## [Available data]
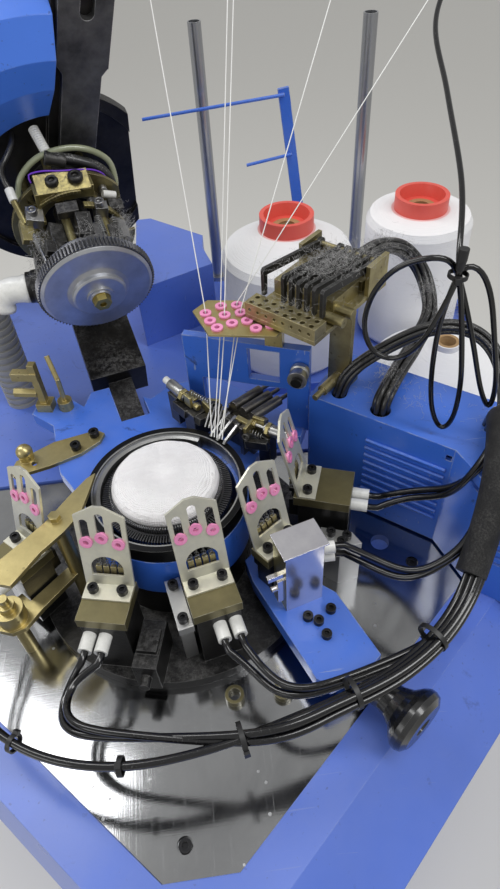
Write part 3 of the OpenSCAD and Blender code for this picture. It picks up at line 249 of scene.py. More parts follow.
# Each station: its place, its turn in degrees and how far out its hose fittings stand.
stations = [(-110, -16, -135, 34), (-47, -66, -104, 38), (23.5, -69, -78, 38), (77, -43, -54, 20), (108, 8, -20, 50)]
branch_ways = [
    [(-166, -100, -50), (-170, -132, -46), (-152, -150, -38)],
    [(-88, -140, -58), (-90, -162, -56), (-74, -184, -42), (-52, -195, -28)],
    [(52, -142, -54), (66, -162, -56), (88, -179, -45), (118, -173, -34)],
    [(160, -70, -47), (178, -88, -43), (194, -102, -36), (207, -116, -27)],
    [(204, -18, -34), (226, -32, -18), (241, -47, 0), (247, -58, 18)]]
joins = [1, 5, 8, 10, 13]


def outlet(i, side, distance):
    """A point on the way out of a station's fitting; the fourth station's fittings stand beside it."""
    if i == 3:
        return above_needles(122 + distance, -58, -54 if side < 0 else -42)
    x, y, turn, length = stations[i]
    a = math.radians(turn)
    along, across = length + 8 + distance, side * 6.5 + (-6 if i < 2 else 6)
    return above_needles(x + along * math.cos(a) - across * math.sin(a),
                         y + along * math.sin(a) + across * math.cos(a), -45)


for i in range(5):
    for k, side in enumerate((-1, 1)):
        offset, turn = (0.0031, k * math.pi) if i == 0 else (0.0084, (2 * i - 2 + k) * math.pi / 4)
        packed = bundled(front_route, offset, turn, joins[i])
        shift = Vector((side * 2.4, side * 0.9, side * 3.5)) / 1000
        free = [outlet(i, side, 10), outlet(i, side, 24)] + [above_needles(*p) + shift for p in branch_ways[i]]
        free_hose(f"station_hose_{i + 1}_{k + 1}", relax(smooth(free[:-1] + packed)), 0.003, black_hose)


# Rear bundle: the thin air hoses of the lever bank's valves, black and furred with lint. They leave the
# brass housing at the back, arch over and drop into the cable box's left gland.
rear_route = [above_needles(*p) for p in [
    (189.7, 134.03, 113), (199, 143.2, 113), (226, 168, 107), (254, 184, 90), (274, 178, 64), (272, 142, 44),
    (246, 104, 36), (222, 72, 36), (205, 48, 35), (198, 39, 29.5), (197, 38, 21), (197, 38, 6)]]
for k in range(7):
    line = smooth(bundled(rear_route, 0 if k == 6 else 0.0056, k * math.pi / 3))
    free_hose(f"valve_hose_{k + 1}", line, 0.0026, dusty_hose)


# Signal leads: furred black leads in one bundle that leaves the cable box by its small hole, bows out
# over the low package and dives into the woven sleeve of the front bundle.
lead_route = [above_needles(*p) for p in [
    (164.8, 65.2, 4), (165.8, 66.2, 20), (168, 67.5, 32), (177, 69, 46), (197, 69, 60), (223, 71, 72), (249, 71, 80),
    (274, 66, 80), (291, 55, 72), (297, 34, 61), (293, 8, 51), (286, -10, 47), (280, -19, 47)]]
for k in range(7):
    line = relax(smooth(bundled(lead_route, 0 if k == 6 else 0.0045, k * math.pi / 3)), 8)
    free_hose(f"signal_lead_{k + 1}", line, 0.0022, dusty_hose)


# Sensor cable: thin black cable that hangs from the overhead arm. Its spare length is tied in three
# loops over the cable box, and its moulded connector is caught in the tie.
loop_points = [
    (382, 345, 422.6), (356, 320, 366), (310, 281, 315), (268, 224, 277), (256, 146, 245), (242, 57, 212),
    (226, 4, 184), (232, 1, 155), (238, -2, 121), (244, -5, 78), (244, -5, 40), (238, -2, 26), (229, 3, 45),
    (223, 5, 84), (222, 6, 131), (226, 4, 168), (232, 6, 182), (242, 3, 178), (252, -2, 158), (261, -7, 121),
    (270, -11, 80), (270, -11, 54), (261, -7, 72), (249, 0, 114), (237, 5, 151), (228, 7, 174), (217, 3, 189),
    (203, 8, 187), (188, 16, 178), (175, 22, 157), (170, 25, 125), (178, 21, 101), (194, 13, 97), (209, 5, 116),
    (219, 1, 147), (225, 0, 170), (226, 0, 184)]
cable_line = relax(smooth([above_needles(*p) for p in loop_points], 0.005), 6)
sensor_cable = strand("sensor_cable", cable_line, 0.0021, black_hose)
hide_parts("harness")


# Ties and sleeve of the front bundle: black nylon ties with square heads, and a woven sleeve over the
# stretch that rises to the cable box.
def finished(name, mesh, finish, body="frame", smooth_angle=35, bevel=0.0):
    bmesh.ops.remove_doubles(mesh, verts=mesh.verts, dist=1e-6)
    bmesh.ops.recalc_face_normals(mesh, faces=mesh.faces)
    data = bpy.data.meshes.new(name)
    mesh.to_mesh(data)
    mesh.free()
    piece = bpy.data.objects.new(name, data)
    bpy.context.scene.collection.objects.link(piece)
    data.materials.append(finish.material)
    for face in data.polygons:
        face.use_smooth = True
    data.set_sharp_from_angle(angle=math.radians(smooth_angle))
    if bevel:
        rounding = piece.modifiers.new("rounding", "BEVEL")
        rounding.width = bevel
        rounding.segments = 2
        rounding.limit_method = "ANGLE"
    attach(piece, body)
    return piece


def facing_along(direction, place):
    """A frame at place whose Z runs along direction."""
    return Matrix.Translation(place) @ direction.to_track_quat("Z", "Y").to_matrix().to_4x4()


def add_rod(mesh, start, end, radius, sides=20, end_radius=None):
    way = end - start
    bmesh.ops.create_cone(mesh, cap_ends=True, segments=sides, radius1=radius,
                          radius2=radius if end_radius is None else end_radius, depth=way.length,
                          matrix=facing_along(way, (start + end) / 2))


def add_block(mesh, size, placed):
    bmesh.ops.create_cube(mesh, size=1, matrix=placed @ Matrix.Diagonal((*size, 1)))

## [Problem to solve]
From the first line of the data through the line with "packed)), 0.003, black_hose)", quote each line exactly and add nothing else.

## [Solution for this task]
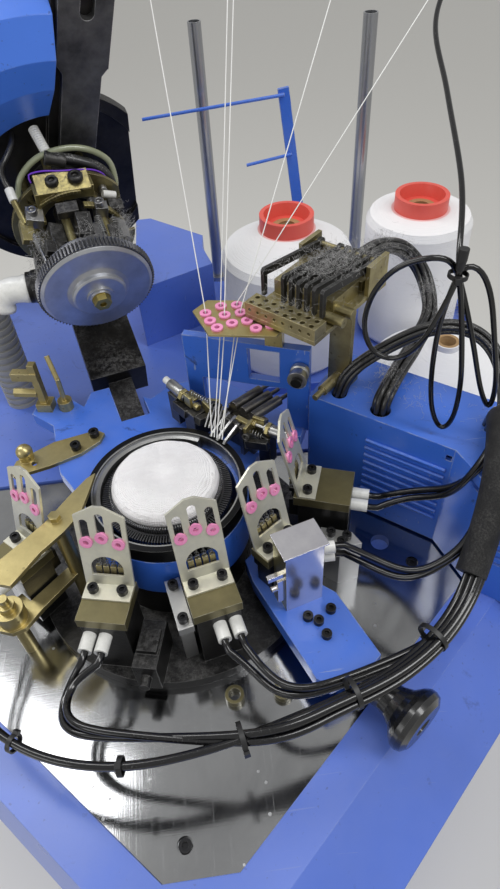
Write part 3 of the OpenSCAD and Blender code for this picture. It picks up at line 249 of scene.py. More parts follow.
# Each station: its place, its turn in degrees and how far out its hose fittings stand.
stations = [(-110, -16, -135, 34), (-47, -66, -104, 38), (23.5, -69, -78, 38), (77, -43, -54, 20), (108, 8, -20, 50)]
branch_ways = [
    [(-166, -100, -50), (-170, -132, -46), (-152, -150, -38)],
    [(-88, -140, -58), (-90, -162, -56), (-74, -184, -42), (-52, -195, -28)],
    [(52, -142, -54), (66, -162, -56), (88, -179, -45), (118, -173, -34)],
    [(160, -70, -47), (178, -88, -43), (194, -102, -36), (207, -116, -27)],
    [(204, -18, -34), (226, -32, -18), (241, -47, 0), (247, -58, 18)]]
joins = [1, 5, 8, 10, 13]


def outlet(i, side, distance):
    """A point on the way out of a station's fitting; the fourth station's fittings stand beside it."""
    if i == 3:
        return above_needles(122 + distance, -58, -54 if side < 0 else -42)
    x, y, turn, length = stations[i]
    a = math.radians(turn)
    along, across = length + 8 + distance, side * 6.5 + (-6 if i < 2 else 6)
    return above_needles(x + along * math.cos(a) - across * math.sin(a),
                         y + along * math.sin(a) + across * math.cos(a), -45)


for i in range(5):
    for k, side in enumerate((-1, 1)):
        offset, turn = (0.0031, k * math.pi) if i == 0 else (0.0084, (2 * i - 2 + k) * math.pi / 4)
        packed = bundled(front_route, offset, turn, joins[i])
        shift = Vector((side * 2.4, side * 0.9, side * 3.5)) / 1000
        free = [outlet(i, side, 10), outlet(i, side, 24)] + [above_needles(*p) + shift for p in branch_ways[i]]
        free_hose(f"station_hose_{i + 1}_{k + 1}", relax(smooth(free[:-1] + packed)), 0.003, black_hose)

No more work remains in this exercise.